**Do this**. Look below for the line containing "body = both_sides(bend(waist_r, neck_r), arm, spigot)"; from there through the line containing "CLIP_END = 50.0", both lines included, please set down each line exactly and nothing else.
## Begin Records supplied
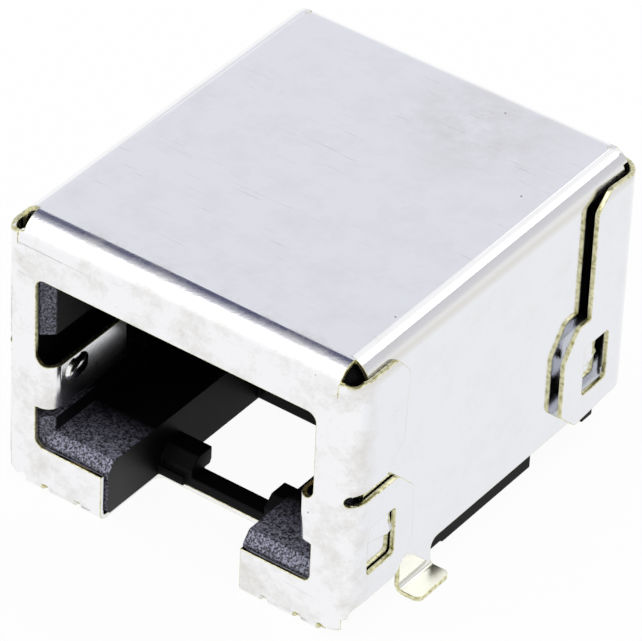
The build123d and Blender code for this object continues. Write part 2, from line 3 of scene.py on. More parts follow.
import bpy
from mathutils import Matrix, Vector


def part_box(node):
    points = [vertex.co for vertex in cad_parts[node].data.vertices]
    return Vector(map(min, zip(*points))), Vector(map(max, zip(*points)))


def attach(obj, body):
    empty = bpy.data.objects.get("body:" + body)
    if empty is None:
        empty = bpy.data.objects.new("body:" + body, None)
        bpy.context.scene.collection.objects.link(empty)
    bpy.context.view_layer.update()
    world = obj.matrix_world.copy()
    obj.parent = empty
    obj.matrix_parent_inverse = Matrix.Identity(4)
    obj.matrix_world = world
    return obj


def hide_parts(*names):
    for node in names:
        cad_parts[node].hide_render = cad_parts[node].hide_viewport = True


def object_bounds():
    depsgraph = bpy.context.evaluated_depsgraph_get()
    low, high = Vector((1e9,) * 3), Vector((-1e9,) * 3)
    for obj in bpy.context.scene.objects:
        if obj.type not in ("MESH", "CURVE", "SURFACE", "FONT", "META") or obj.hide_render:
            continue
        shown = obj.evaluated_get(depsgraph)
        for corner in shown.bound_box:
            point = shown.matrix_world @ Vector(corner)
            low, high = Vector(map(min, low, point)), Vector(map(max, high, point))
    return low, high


bl_info = {
    "name": "Board jack looks",
    "version": (1, 0, 0),
    "blender": (4, 5, 0),
    "location": "View3D > Sidebar > Board jack",
    "description": "Plated sheet, moulded housing, gilt contacts, and the stage for a shielded board jack",
    "category": "Object",
}

import math

import bmesh
import bpy
from bpy.props import FloatProperty, FloatVectorProperty, PointerProperty
from mathutils import Matrix, Vector
from mathutils.bvhtree import BVHTree

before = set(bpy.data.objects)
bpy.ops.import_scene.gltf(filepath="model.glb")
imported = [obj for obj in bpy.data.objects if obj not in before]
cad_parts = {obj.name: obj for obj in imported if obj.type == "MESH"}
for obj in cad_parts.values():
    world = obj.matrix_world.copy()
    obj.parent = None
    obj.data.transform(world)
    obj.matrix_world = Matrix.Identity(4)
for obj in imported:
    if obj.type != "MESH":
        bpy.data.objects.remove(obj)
CAD_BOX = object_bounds()
MM = 0.001

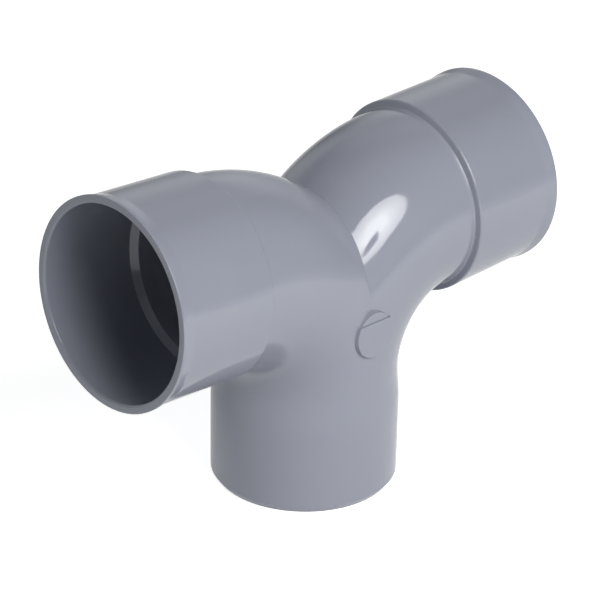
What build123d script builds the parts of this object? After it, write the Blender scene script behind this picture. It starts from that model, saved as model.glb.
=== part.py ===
from build123d import *
from math import cos, radians, sin
import os

# Double drain elbow, one moulded piece with no moving part.
# One pipe end (the spigot) points down and splits into two long bends that part like a moustache.
# Each bend ends in a socket that takes the end of a drain pipe.
# Lengths in millimetres, angles in degrees. The origin is the centre of the spigot's end face.
# +Z runs up the spigot, the arms run along -X and +X, and the round mark faces -Y.

# Pipe ends that the fitting is made for
PIPE_OD = 100.0
SOCKET_CLEARANCE = 0.4
WALL = 3.2

# Spigot: pipe end below the bends, with a lead-in cone at its tip and a slightly narrower waist at its top
SPIGOT_OD = PIPE_OD
SPIGOT_LENGTH = 65.0
LEAD_IN_DEPTH = 2.0
LEAD_IN_LENGTH = 3.0
WAIST_LENGTH = 22.0
WAIST_SLIMMER = 2.4

# Bends: they widen evenly from the waist to the neck, which is a little slimmer than the pipe.
# The inside radius is measured to the wall in the crook of the bend.
BEND_INSIDE_RADIUS = 23.2
BEND_ANGLE = 87.5
NECK_SLIMMER = 0.4
NECK_LENGTH = 5.0

# Sockets: the pipe goes in as far as the stop cone, and the shoulder outside lies just behind it
SOCKET_BORE = PIPE_OD + SOCKET_CLEARANCE
SOCKET_WALL = 3.3
SOCKET_DEPTH = 55.0
STOP_LENGTH = 3.0
SHOULDER_BEHIND_STOP = 3.6
SHOULDER_DRAFT = 1.0
SHOULDER_ROOT = 0.8
SHOULDER_EDGE = 1.2

# Lip: the socket flares out gently to a thicker rim, crisp outside and well rounded inside
LIP_HEIGHT = 1.1
LIP_WIDTH = 1.8
FLARE_LENGTH = 5.6
FLARE_BLEND = 8.0
LIP_BLEND = 1.2
RIM_ROUND = 0.4
MOUTH_ROUND = 1.4

# Round mark: a bare raised disc across the crease, with a smaller set-back cap above a straight step
MARK_DIAMETER = 25.0
MARK_RISE = 33.5
MARK_PROUD = 2.2
MARK_STEP_RISE = 6.7
MARK_SET_BACK = 0.8
MARK_DEPTH = 6.0
MARK_DRAFT = 15.0

spigot_r = SPIGOT_OD / 2
waist_r = spigot_r - WAIST_SLIMMER / 2
neck_r = (PIPE_OD - NECK_SLIMMER) / 2
bend_radius = waist_r + BEND_INSIDE_RADIUS
socket_bore_r = SOCKET_BORE / 2
socket_r = socket_bore_r + SOCKET_WALL
lip_r = socket_r + LIP_HEIGHT
stop_start = NECK_LENGTH + SHOULDER_BEHIND_STOP
arm_length = stop_start + SOCKET_DEPTH
turn = radians(BEND_ANGLE)

# Frame of the right arm: it starts where the bend ends, with its own Z out through the mouth
arm_start = Vector(bend_radius * (1 - cos(turn)), 0, SPIGOT_LENGTH + bend_radius * sin(turn))
arm_frame = Plane(arm_start, x_dir=(cos(turn), 0, -sin(turn)), z_dir=(sin(turn), 0, cos(turn)))


def turned(outline, rounds=()):
    """Solid of revolution about Z from a closed outline in (radius, height), with some corners rounded."""
    section = make_face(outline)
    for corner, radius in rounds:
        near = section.vertices().sort_by_distance(Vector(*corner))[0]
        section = fillet(near, radius)
    return revolve(Plane.XZ * section, Axis.Z)


def pipe_end(tip, radius, top_radius):
    """Solid of the spigot from its tip's outline, with a smooth narrowing to the waist's radius."""
    waist_start = SPIGOT_LENGTH - WAIST_LENGTH
    waist_middle = SPIGOT_LENGTH - WAIST_LENGTH / 2
    wall = Polyline(*tip, (radius, waist_start))
    waist = Bezier(
        (radius, waist_start),
        (radius, waist_middle),
        (top_radius, waist_middle),
        (top_radius, SPIGOT_LENGTH),
    )
    closing = Polyline((top_radius, SPIGOT_LENGTH), (0, SPIGOT_LENGTH), tip[0])
    return turned(wall + waist + closing)


def bend(start_radius, end_radius):
    """One bend, its pipe widening evenly from the top of the spigot to the neck."""
    path = CenterArc((bend_radius, 0, 0), bend_radius, 180, -BEND_ANGLE)
    path = Plane((0, 0, SPIGOT_LENGTH), x_dir=(1, 0, 0), z_dir=(0, -1, 0)) * path
    start = Plane.XY.offset(SPIGOT_LENGTH) * Circle(start_radius)
    end = arm_frame * Circle(end_radius)
    return sweep([start, end], path=path, multisection=True)


# Outside of the spigot
spigot_tip = [(0, 0), (spigot_r - LEAD_IN_DEPTH, 0), (spigot_r, LEAD_IN_LENGTH)]
spigot = pipe_end(spigot_tip, spigot_r, waist_r)

# Outside of the right arm: neck, shoulder, socket and lip
flare_start = arm_length - LIP_WIDTH - FLARE_LENGTH
arm = turned(
    Polyline(
        (0, 0),
        (neck_r, 0),
        (neck_r, NECK_LENGTH - SHOULDER_DRAFT),
        (socket_r, NECK_LENGTH),
        (socket_r, flare_start),
        (lip_r, arm_length - LIP_WIDTH),
        (lip_r, arm_length),
        (0, arm_length),
        close=True,
    ),
    rounds=[
        ((neck_r, NECK_LENGTH - SHOULDER_DRAFT), SHOULDER_ROOT),
        ((socket_r, NECK_LENGTH), SHOULDER_EDGE),
        ((socket_r, flare_start), FLARE_BLEND),
        ((lip_r, arm_length - LIP_WIDTH), LIP_BLEND),
        ((lip_r, arm_length), RIM_ROUND),
    ],
)

# Inside of the spigot
spigot_channel = pipe_end([(0, 0), (spigot_r - WALL, 0)], spigot_r - WALL, waist_r - WALL)

# Inside of the right arm: channel, pipe stop, socket bore and the rounded edge of the mouth
beyond = arm_length + 2 * MOUTH_ROUND
arm_channel = turned(
    Polyline(
        (0, 0),
        (neck_r - WALL, 0),
        (neck_r - WALL, stop_start - STOP_LENGTH),
        (socket_bore_r, stop_start),
        (socket_bore_r, arm_length),
        (socket_bore_r + 2 * MOUTH_ROUND, arm_length),
        (socket_bore_r + 2 * MOUTH_ROUND, beyond),
        (0, beyond),
        close=True,
    ),
    rounds=[((socket_bore_r, arm_length), MOUTH_ROUND)],
)


def both_sides(right_bend, right_arm, middle):
    """One bend and arm cut off at the middle plane, its mirror image, and the pipe they share."""
    right_side = split(right_bend + arm_frame * right_arm, Plane.YZ, keep=Keep.TOP)
    return middle + right_side + mirror(right_side, Plane.YZ)


body = both_sides(bend(waist_r, neck_r), arm, spigot)
channel = both_sides(bend(waist_r - WALL, neck_r - WALL), arm_channel, spigot_channel)


def raised_disc(radius, set_back):
    """Disc with sloping sides, sunk into the wall, its face set back from the front of the mark."""
    face = Pos(0, 0, -set_back) * Circle(radius)
    return extrude(face, set_back - MARK_DEPTH, taper=-MARK_DRAFT)


# Round mark, standing square to the front: a disc below the step and the smaller cap above it
mark_r = MARK_DIAMETER / 2
mark_place = (0, -waist_r - MARK_PROUD, SPIGOT_LENGTH + MARK_RISE)
front = Plane(mark_place, x_dir=(1, 0, 0), z_dir=(0, -1, 0))
disc = raised_disc(mark_r, 0)
cap = raised_disc(mark_r - MARK_SET_BACK, MARK_SET_BACK)
step = Plane.XZ.offset(-MARK_STEP_RISE)
mark = front * (split(disc, step, keep=Keep.TOP) + split(cap, step, keep=Keep.BOTTOM))

elbow = body + mark - channel

os.makedirs("parts", exist_ok=True)
export_step(elbow, "parts/double_elbow.step")
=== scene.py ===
from math import cos, radians, sin

import bpy
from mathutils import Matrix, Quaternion, Vector

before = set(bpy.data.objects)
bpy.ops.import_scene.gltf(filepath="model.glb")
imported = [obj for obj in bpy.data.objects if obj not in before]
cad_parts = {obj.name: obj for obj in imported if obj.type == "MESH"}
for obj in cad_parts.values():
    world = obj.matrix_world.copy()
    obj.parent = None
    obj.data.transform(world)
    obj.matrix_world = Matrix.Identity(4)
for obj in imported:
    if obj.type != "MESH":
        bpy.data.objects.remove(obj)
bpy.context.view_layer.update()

# Double drain elbow: one moulded piece of glossy grey PVC, standing on a white table in a studio.
# Lengths in metres, angles in degrees. Azimuth 0 is -Y and 90 is +X, as seen from the object.

# Camera: where it stands, what it looks at, its tilt about the line of sight, and its lens in millimetres
CAMERA_PLACE = Vector((-0.79993, -0.81808, 0.65769))
CAMERA_AIM = Vector((-0.00176, 0.00302, 0.09902))
CAMERA_ROLL = 1.047
CAMERA_LENS = 146.505
SENSOR_WIDTH = 36.0
CLIP_START = 0.05
CLIP_END = 50.0

# Softbox: round lamps one before the other, which make a brighter middle, and the dark arm in front of them
STUDIO_CENTRE = Vector((0.0, 0.0, 0.12))
SOFTBOX_AZIMUTH = -5.0
SOFTBOX_ELEVATION = 36.0
SOFTBOX_DISTANCE = 1.5
SOFTBOX_WIDTHS_AND_POWERS = [(1.0, 16.5), (0.8, 2.0), (0.6, 1.5), (0.42, 1.0)]
SOFTBOX_SPACING = 0.01
ARM_AZIMUTH = -6.2
ARM_ELEVATION = 28.0
ARM_DISTANCE = 1.4
ARM_WIDTH = 0.18
ARM_LENGTH = 0.27
ARM_LEAN = -40.0
ARM_CORNERS = 48
ARM_COLOUR = (0.02, 0.02, 0.02)

# Room: soft glows of its lit walls as (azimuth, elevation, strength), with no light between them
GLOWS = [
    (0, 8, 0.34),
    (-90, 8, 0.22),
    (-90, 36, 0.16),
    (-120, 8, 0.46),
    (-150, 8, 0.26),
    (120, 8, 0.46),
    (150, 8, 0.19),
    (180, 8, 0.60),
    (180, 36, 0.12),
    (135, 36, 0.44),
]
GLOW_OUTER_ANGLE = 32.0
GLOW_INNER_ANGLE = 8.0
ROOM_COLOUR = (0.98, 1.0, 1.04)

# Table: white to look at and greyer in a reflection, where it ends at a straight edge to the front right.
# Inside the spigot it stays dark.
TABLE_SIZE = 8.0
TABLE_DROP = 0.0002
TABLE_COLOUR = (0.8, 0.8, 0.81)
TABLE_WHITE = 0.85
TABLE_MIRRORED = 0.45
TABLE_EDGE_AZIMUTH = 42.0
TABLE_EDGE = 0.8
SPIGOT_INSIDE = 0.0475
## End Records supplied
**Solution for this problem**.
body = both_sides(bend(waist_r, neck_r), arm, spigot)
channel = both_sides(bend(waist_r - WALL, neck_r - WALL), arm_channel, spigot_channel)


def raised_disc(radius, set_back):
    """Disc with sloping sides, sunk into the wall, its face set back from the front of the mark."""
    face = Pos(0, 0, -set_back) * Circle(radius)
    return extrude(face, set_back - MARK_DEPTH, taper=-MARK_DRAFT)


# Round mark, standing square to the front: a disc below the step and the smaller cap above it
mark_r = MARK_DIAMETER / 2
mark_place = (0, -waist_r - MARK_PROUD, SPIGOT_LENGTH + MARK_RISE)
front = Plane(mark_place, x_dir=(1, 0, 0), z_dir=(0, -1, 0))
disc = raised_disc(mark_r, 0)
cap = raised_disc(mark_r - MARK_SET_BACK, MARK_SET_BACK)
step = Plane.XZ.offset(-MARK_STEP_RISE)
mark = front * (split(disc, step, keep=Keep.TOP) + split(cap, step, keep=Keep.BOTTOM))

elbow = body + mark - channel

os.makedirs("parts", exist_ok=True)
export_step(elbow, "parts/double_elbow.step")
=== scene.py ===
from math import cos, radians, sin

import bpy
from mathutils import Matrix, Quaternion, Vector

before = set(bpy.data.objects)
bpy.ops.import_scene.gltf(filepath="model.glb")
imported = [obj for obj in bpy.data.objects if obj not in before]
cad_parts = {obj.name: obj for obj in imported if obj.type == "MESH"}
for obj in cad_parts.values():
    world = obj.matrix_world.copy()
    obj.parent = None
    obj.data.transform(world)
    obj.matrix_world = Matrix.Identity(4)
for obj in imported:
    if obj.type != "MESH":
        bpy.data.objects.remove(obj)
bpy.context.view_layer.update()

# Double drain elbow: one moulded piece of glossy grey PVC, standing on a white table in a studio.
# Lengths in metres, angles in degrees. Azimuth 0 is -Y and 90 is +X, as seen from the object.

# Camera: where it stands, what it looks at, its tilt about the line of sight, and its lens in millimetres
CAMERA_PLACE = Vector((-0.79993, -0.81808, 0.65769))
CAMERA_AIM = Vector((-0.00176, 0.00302, 0.09902))
CAMERA_ROLL = 1.047
CAMERA_LENS = 146.505
SENSOR_WIDTH = 36.0
CLIP_START = 0.05
CLIP_END = 50.0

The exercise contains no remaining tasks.